Adapted from Mombabe

Photo: Sea Turtle

Photo: Sea Turtle.

  • 4 chicken thighs and drumsticks
  • 1/2 cup frozen baby sweet peas
  • 1 onion
  • 4 cloves garlic
  • 1 red bell pepper
  • 2 carrots
  • 2 stalks of celery
  • 2 cups brown rice
  • 4 cups chicken broth
  • Olive oil
  • 1 bay leaf
  • Salt and black pepper to taste
  • 1/2 teaspoon saffron strands
  • 2 teaspoons oregano
  • 2 teaspoons ground cumin
  1. Cut up the onion, carrots, red bell pepper, and celery.
  2. Mince the garlic.
  3. Heat one tablespoon of olive oil in a heavy pot.
  4. Brown the chicken on both sides.
  5. Season with oregano, cumin, and salt and pepper to taste.
  6. Pour in the minced garlic.
  7. Add the chopped onion and celery.
  8. Lower the heat, and cook for 20 minutes.
  9. Add the carrots, red bell pepper, rice, chicken broth, and bay leaf.
  10. Sprinkle in the saffron strands.
  11. Bring the pot to a boil, then simmer for 40 minutes.
  12. Add the frozen baby sweet peas and cook for an additional 5 minutes.
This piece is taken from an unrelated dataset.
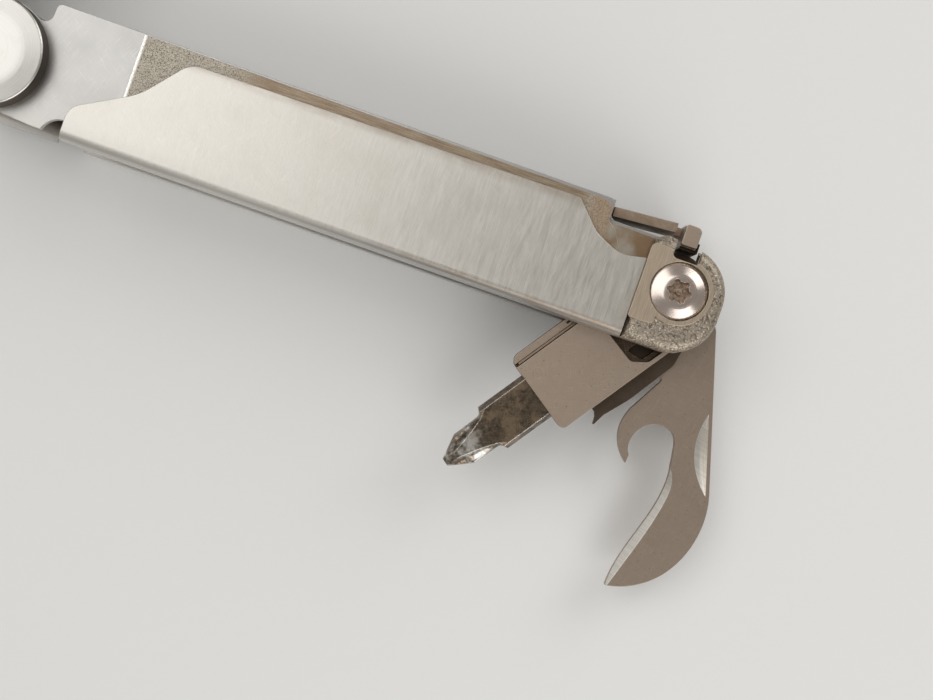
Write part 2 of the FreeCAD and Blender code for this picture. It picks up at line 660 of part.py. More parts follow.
def edge_grind(top):
    """What the hollow-ground bevel takes off along the opener's cutting edge."""
    line = [Vector(x, y, top) for x, y in (
        (24.9, 1.3), (27.2, 1.6), (30.1, 0.6), (33.2, -1.1), (37.3, -3.75), (43.4, -7.85))]
    width = 3.4
    depth = 2.3
    away = Vector(-0.52, -0.86, 0) * width
    rise = Z
    rails = [smooth([p + step for p in line]) for step in (ORIGIN, away - Z * depth, away + rise, rise)]
    faces = [Part.makeRuledSurface(rails[k], rails[(k + 1) % 4]) for k in range(4)]
    for place in ("FirstParameter", "LastParameter"):
        ends = [rail.Edges[0].valueAt(getattr(rail.Edges[0], place)) for rail in rails]
        faces.append(Part.Face(Part.makePolygon(ends + [ends[0]])))
    shell = Part.Shell([part for face in faces for part in face.Faces])
    shell.sewShape()
    solid = Part.Solid(Part.Shell(shell.Faces))
    if solid.Volume < 0:
        solid.reverse()
    return solid


def awl():
    """Pointed awl with a thread eye."""
    low, high = AWL_LEVEL
    body = plate([
        (0, -5.0), (9, -3.6, 3), (13, 1.2, 6), (39.5, 4.6, 0.2), (30, TOOL_SIDE, 12), (6, TOOL_SIDE, 2),
        (0, TANG_R),
    ], low, high)
    body = body.fuse(disc(0, 0, TANG_R, low, high)).removeSplitter()
    eye = plate([(15.0, 3.0, 0.7), (19.0, 3.9, 0.7), (19.0, 5.4, 0.7), (15.0, 4.5, 0.7)], low - 1, high + 1)
    nick = nail_nick(7.0, 14.0, TOOL_SIDE - 0.9, high, 0.6)
    return one(body.cut([eye, nick, tang_hole(low, high), lock_notch(low, high)]))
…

Lentil, Root Vegetable, and Tahini Casserole

Adapted from Chef Shai Tannaphoto-2

For the casserole:

  • 1 1/2 cups lentils
  • 1 onion
  • 2 carrots
  • 2 tomatoes
  • 2/3 cup cubed pumpkin
  • 2 tablespoons tomato paste
  • 1 bunch Swiss chard, chopped
  • Olive oil
  • 1/4 cup raw tahini
  • 8 1/2 cups water
  • Salt
  • Black pepper
  • 1/2 teaspoon cinnamon
  • 1/2 teaspoon nutmeg
  • 2 lemons, juiced

For the rice:

  • 2 cups brown rice
  • 1 tablespoon olive oil
  • 4 cups water
  • Salt

Prepare the brown rice:

  1. Heat the olive oil in a heavy pot.
  2. Add the rice and salt to taste.
  3. Stir fry until the rice is hot and aromatic.
  4. Pour in the water.
  5. Bring to a boil, then simmer for about 45 minutes.

Prepare the lentil casserole:

  1. Preheat the oven to 375°F.
  2. Rinse the lentils in cold water.
  3. Chop up the onion, carrots, and tomatoes.
  4. Heat one tablespoon of olive oil in a Dutch oven.
  5. Sauté the onion until golden-brown.
  6. Add the pumpkin and carrots.
  7. Stir in the tomato paste and, salt, pepper, cinnamon, and nutmeg.
  8. Add the water and lemon juice.
  9. Bring to a boil.
  10. Add the lentils, Swiss chard, and tomatoes.
  11. Lower the heat to medium, and cook for 30 minutes.
  12. Pour the lentil stew into an oven-safe dish.
  13. Drizzle 1/4 cup of raw tahini over it.
  14. Bake for 15 minutes until hot and bubbly.

Ladle the lentil stew into bowls over brown rice.

May you be sealed in the Book of Life, for a sweet and good New Year.